TASK DESCRIPTION
Copy exactly the lines from the start of the data below through the one that carries "SWITCH_TOP = 10.0", and only those.

SUPPLIED MATERIAL

-.-.-

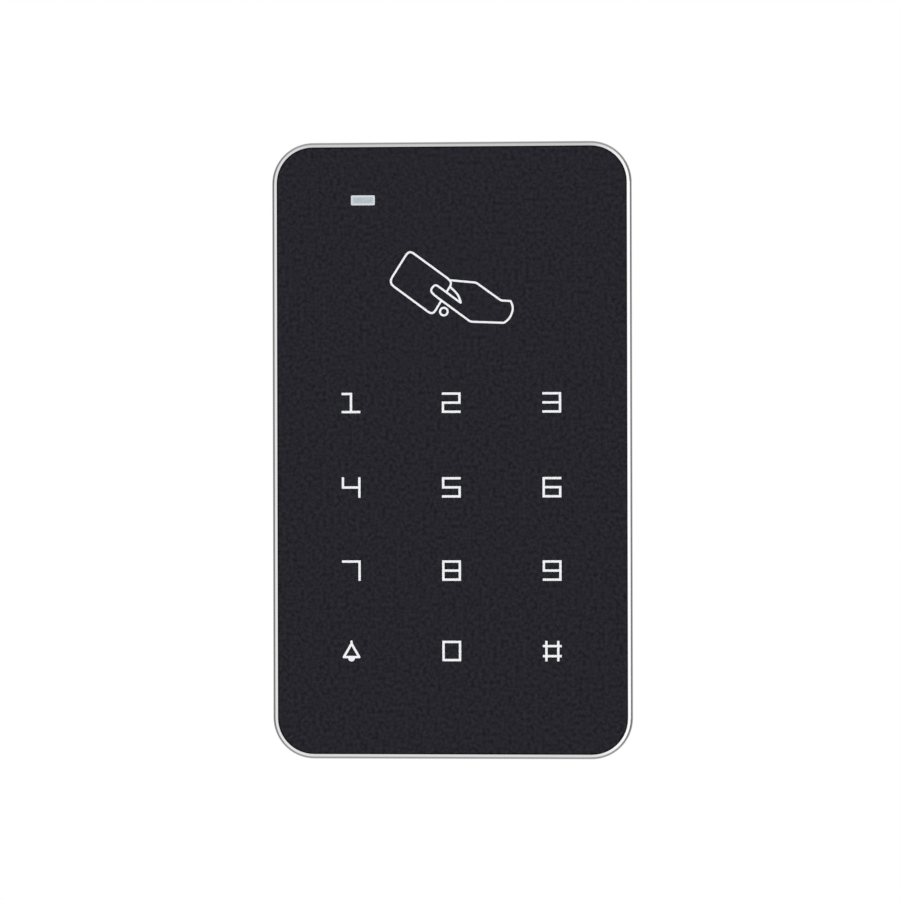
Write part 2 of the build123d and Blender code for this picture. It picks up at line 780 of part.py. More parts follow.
def make_antenna_leads():
    """Two wires from the coil's inner edge down to solder pads on the board."""
    inner = COIL_Z - COIL_H / 2 + COIL_BAND
    leads = []
    for x in (-21.0, 21.0):
        away = 1.5 if x < 0 else -1.5
        start = (x * 0.6, -(BOARD_NEAR - 0.75), inner)
        middle = (x * 0.6 + away * 0.3, -(BOARD_NEAR - 1.1), inner + 1.4)
        end = (x * 0.6 + away, -BOARD_NEAR, inner + 2.6)
        path = Spline(start, middle, end)
        section = Plane(origin=path @ 0, z_dir=path % 0) * Circle(LEAD_D / 2)
        wire = sweep(section, path=path)
        wire &= box(BODY_W, BODY_H, 0, BOARD_NEAR)
        wire -= make_antenna_coil()
        leads.append(wire)
    return leads


# ---- Tamper plunger and its switch ----
FLANGE_NEAR = 5.9
FLANGE_FAR = 6.7
SWITCH_TOP = 10.0


def make_tamper_plunger():
    """Its round tip stands on the wall plate; a side post works the switch."""
    shaft = rod(TAMPER_SHAFT_D, SHEET + 0.05, FLANGE_FAR, 0, TAMPER_Z)
    shaft = fillet(shaft.edges().sort_by(Axis.Y)[-1], 1.2)
    arm = Pos(TAMPER_POST_X / 2, TAMPER_Z) * SlotCenterToCenter(TAMPER_POST_X, 4.4)
    flange = slab(arm, FLANGE_NEAR, FLANGE_FAR)
    post = rod(1.6, FLANGE_FAR, SWITCH_TOP - 0.55, TAMPER_POST_X, TAMPER_Z)
    nose = rod(2.2, FLANGE_FAR, FLANGE_FAR + 1.2, 0, TAMPER_Z)
    return shaft + flange + post + nose


def make_tamper_spring():
    return coil_spring(3.6, 0.4, FLANGE_FAR + 0.02, BOARD_NEAR - 0.02, 4, 0, TAMPER_Z)


def push_switch(x, z):
    body = box(4.5, 4.5, SWITCH_TOP, BOARD_NEAR, x, z)
    button = rod(2.2, SWITCH_TOP - 0.5, SWITCH_TOP, x, z)
    legs = [box(0.7, 1.0, BOARD_NEAR - 0.4, BOARD_NEAR, x + dx, z + dz * 2.75)
            for dx in (-1.6, 1.6) for dz in (-1, 1)]
    return [body + button] + legs


# ---- Reset button ----
def make_reset_button():
    rear = BACK_NEAR + 0.3
    button = rod(RESET_D, rear, 8.0, 0, RESET_Z)
    button = fillet(button.edges().sort_by(Axis.Y)[-1], 0.5)
    flange = rod(4.4, 7.1, 8.0, 0, RESET_Z)
    nose = rod(1.8, 8.0, SWITCH_TOP - 1.1, 0, RESET_Z)
    return button + flange + nose


# ---- Write every node ----
os.makedirs("parts", exist_ok=True)

legends = make_key_legends()
symbol = make_card_symbol()
save("key_legends", *legends)
save("card_symbol", symbol)
save("front_panel", make_front_panel(legends + [symbol]))
save("status_window", make_status_window())
save("panel_adhesive", make_panel_adhesive())
save("diffuser_sheet", make_diffuser_sheet())
save("bezel_frame", make_bezel_frame())

save("wall_plate", make_wall_plate())
save("rear_housing", make_rear_housing())
save("housing_seal", make_housing_seal())
save("housing_screws", *make_housing_screws())
save("lock_insert", make_lock_insert())
save("lock_screw", make_lock_screw())

save("circuit_board", slab(board_outline(), BOARD_NEAR, BOARD_FAR))
save("board_screws", *make_board_screws())
save("touch_springs", *make_touch_springs())
save("touch_pads", *make_touch_pads())
save("backlight_lamps", *make_backlight_lamps())
save("status_lamp", make_status_lamp())

save_chips()
save("voltage_regulator", *make_voltage_regulator())
save("crystals", *make_crystals())
save("capacitor_cans", *make_capacitor_cans())
save("power_inductor", make_power_inductor())
save("chip_resistors", *small_parts(RESISTOR_ROWS, RESISTOR_THICK))
save("chip_capacitors", *small_parts(CAPACITOR_ROWS, CAPACITOR_THICK))
save("chip_ends", *make_chip_ends())
save("protection_diodes", *make_protection_diodes())
save("buzzer", make_buzzer())
save("connector_header", make_connector_header())
save("connector_pins", *make_connector_pins())
save("antenna_coil", make_antenna_coil())
save("antenna_leads", *make_antenna_leads())
save("tamper_plunger", make_tamper_plunger())
save("tamper_spring", make_tamper_spring())
save("tamper_switch", *push_switch(TAMPER_POST_X, TAMPER_Z))
save("reset_switch", *push_switch(0, RESET_Z))
save("reset_button", make_reset_button())
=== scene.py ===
import math

import bpy
from mathutils import Euler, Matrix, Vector


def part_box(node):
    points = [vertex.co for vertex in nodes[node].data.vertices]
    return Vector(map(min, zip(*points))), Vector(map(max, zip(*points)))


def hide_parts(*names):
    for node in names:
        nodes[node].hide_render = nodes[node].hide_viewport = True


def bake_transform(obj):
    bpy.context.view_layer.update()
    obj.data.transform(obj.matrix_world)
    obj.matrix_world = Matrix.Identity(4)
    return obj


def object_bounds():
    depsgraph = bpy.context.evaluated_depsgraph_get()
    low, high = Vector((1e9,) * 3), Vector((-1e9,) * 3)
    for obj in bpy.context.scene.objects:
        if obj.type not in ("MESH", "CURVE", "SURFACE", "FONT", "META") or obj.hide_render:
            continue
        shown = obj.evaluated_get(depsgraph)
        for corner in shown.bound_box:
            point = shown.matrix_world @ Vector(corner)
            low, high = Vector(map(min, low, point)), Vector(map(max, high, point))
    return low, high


# Looks for the keypad access reader.  Metres, in the CAD model's own frame: X right, Z up,
# the reader's face looks along -Y and the wall is the plane Y = 0.

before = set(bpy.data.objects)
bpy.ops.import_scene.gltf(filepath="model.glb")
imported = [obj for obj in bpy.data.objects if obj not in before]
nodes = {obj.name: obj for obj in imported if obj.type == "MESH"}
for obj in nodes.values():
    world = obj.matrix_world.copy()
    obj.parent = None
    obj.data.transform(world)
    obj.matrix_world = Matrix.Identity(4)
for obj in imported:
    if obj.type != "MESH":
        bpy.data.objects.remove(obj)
cad_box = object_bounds()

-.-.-

EXERCISE RESULT
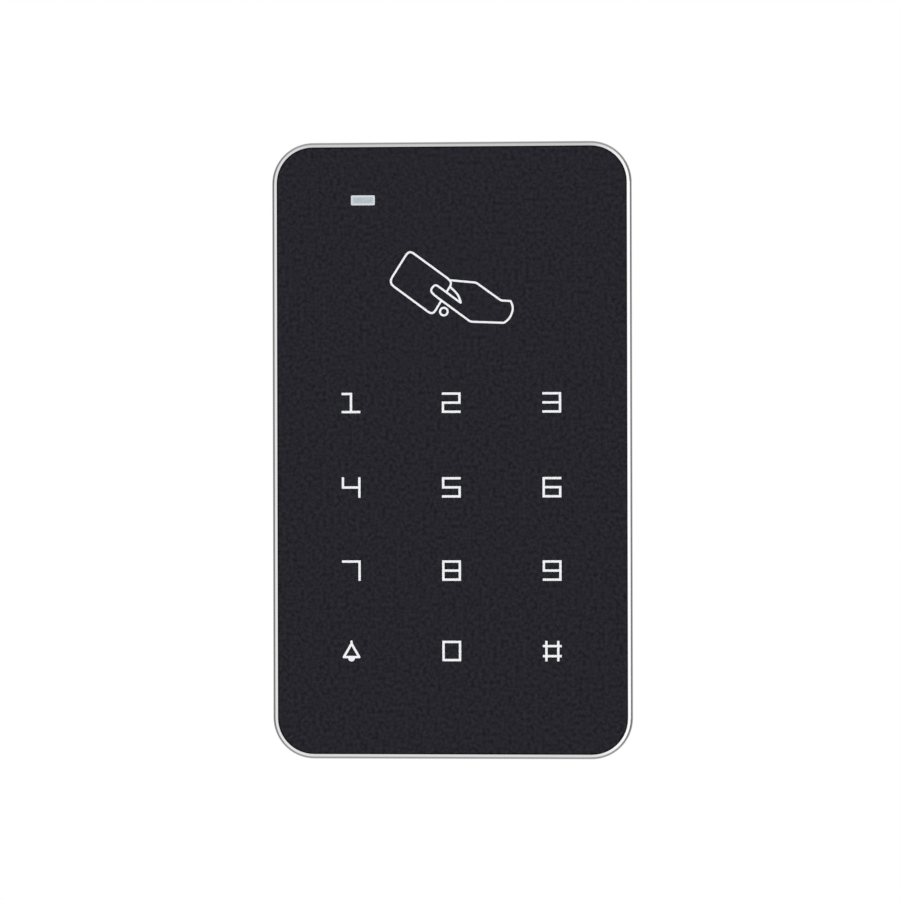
Write part 2 of the build123d and Blender code for this picture. It picks up at line 780 of part.py. More parts follow.
def make_antenna_leads():
    """Two wires from the coil's inner edge down to solder pads on the board."""
    inner = COIL_Z - COIL_H / 2 + COIL_BAND
    leads = []
    for x in (-21.0, 21.0):
        away = 1.5 if x < 0 else -1.5
        start = (x * 0.6, -(BOARD_NEAR - 0.75), inner)
        middle = (x * 0.6 + away * 0.3, -(BOARD_NEAR - 1.1), inner + 1.4)
        end = (x * 0.6 + away, -BOARD_NEAR, inner + 2.6)
        path = Spline(start, middle, end)
        section = Plane(origin=path @ 0, z_dir=path % 0) * Circle(LEAD_D / 2)
        wire = sweep(section, path=path)
        wire &= box(BODY_W, BODY_H, 0, BOARD_NEAR)
        wire -= make_antenna_coil()
        leads.append(wire)
    return leads


# ---- Tamper plunger and its switch ----
FLANGE_NEAR = 5.9
FLANGE_FAR = 6.7
SWITCH_TOP = 10.0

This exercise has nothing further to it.